Mortality



Dead Mother I, 1910

This is Dead Mother I, from Schiele's dead mother series. Working Parallel to Freud, many artists in this time period were heavily influenced by Psychoanalysis, and the psychological nature of Schiele's work is undeniable. In psychoanalysis, there is a phenomenon in which patients raised by borderline personality mothers believe that their mothers are death-giving, rather than life giving. Note the corpse-like qualities and pallor of the mother in Dead Mother, who is in this case the one dying (or dead) and the child the healthy one (giving death). Nevertheless, this is consistent with the phenomenon, as role-reversal in mental representations of relationships by patients (e.g. murderer becoming the murdered) is common. (Gourguechon)

Mother and Child, 1912

Schiele's own relationship with his mother was a difficult one, as he resented her for-- as he saw it-- not sufficiently mourning the early death of his syphilitic father with whom he felt he had a special relationship. As well, he felt she did not give him the attention he deserved:

My mother is a very strange woman ... She doesn't understand me in the least and doesn't love me much either. If she had either love or understanding she would be prepared to make sacrifices.”

(Lucie-Smith)

It is reasonable to view the Dead Mother series as an expression of Schiele's mental image of a death-giving mother.




Death and the Woman, 1915


Schiele frequently mixed themes of eroticism and death or decay, and in the case of Death and the Woman (1915), with him as the cloaked figure of death. The girl, his then-girlfriend Wally (with whom he would break up shortly after completion of the painting) appears sickly and emaciated. The sparing use of color and greenish-brown tones seen here and in many of his works speaks to Schiele's preoccupation with death and decomposition, perhaps both emotional as well as physical.
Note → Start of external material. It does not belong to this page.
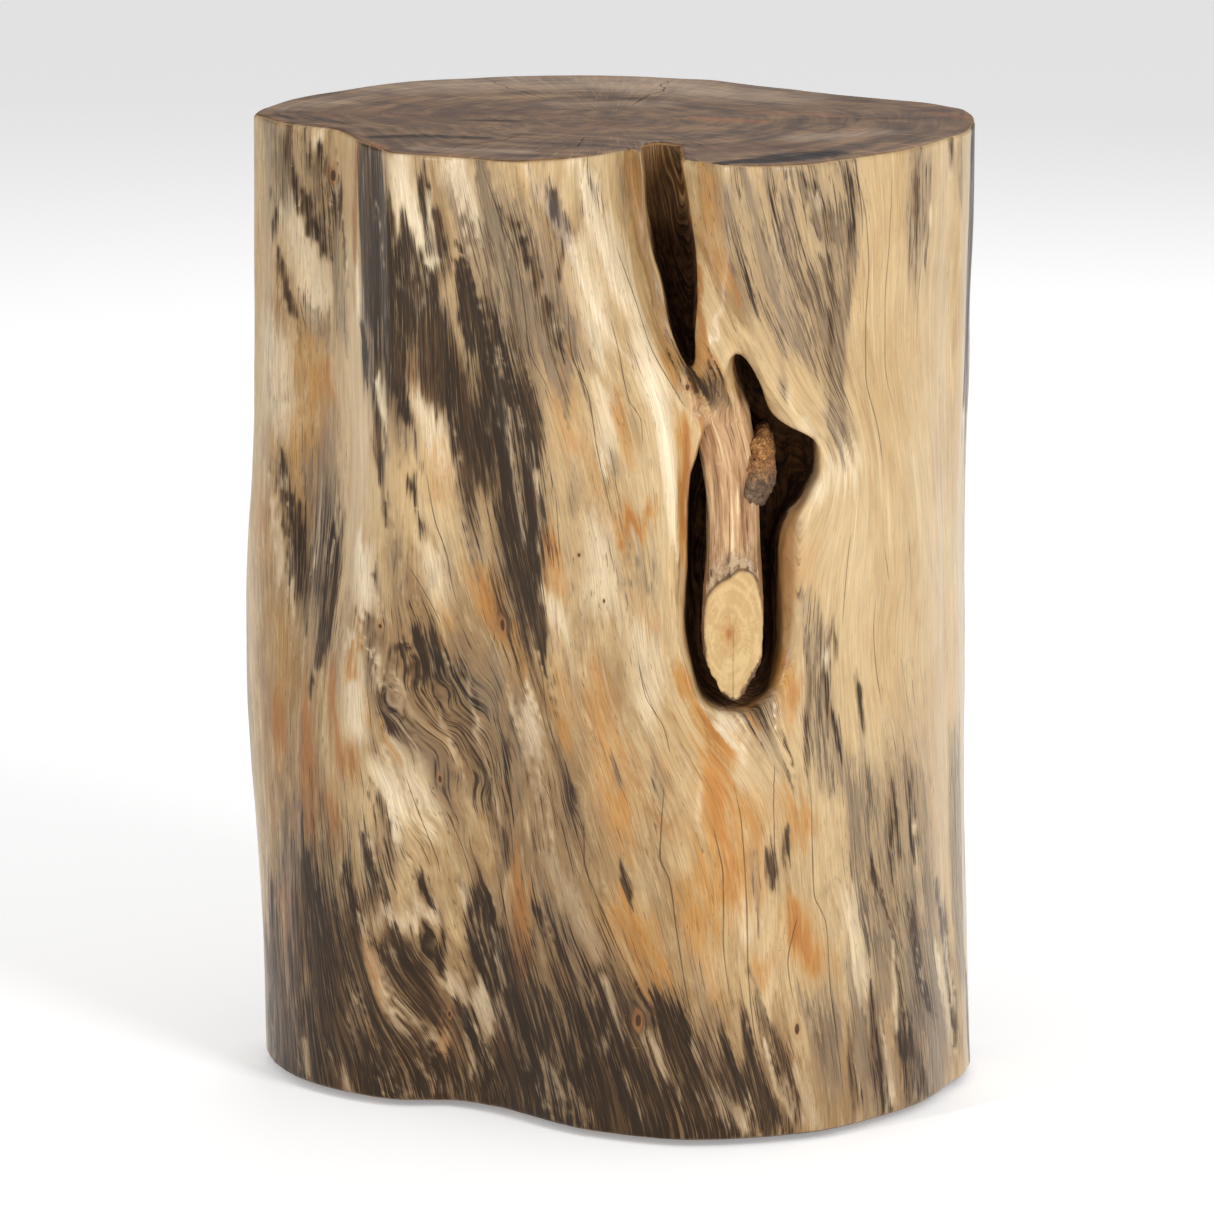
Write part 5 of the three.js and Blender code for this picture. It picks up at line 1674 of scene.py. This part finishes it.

Close to when he would also die, Schiele did a series of drawings of his former mentor Gustav Klimt as Klimt lay on his deathbed. Schiele's wife Edith died a few months later of the Spanish Flu, and he drew a portrait of her as she lay dead. Schiele also caught the Spanish Flu, and died 3 days after Edith. These portraits are among the final expressions of the artist's underlying desire to capture death in his work.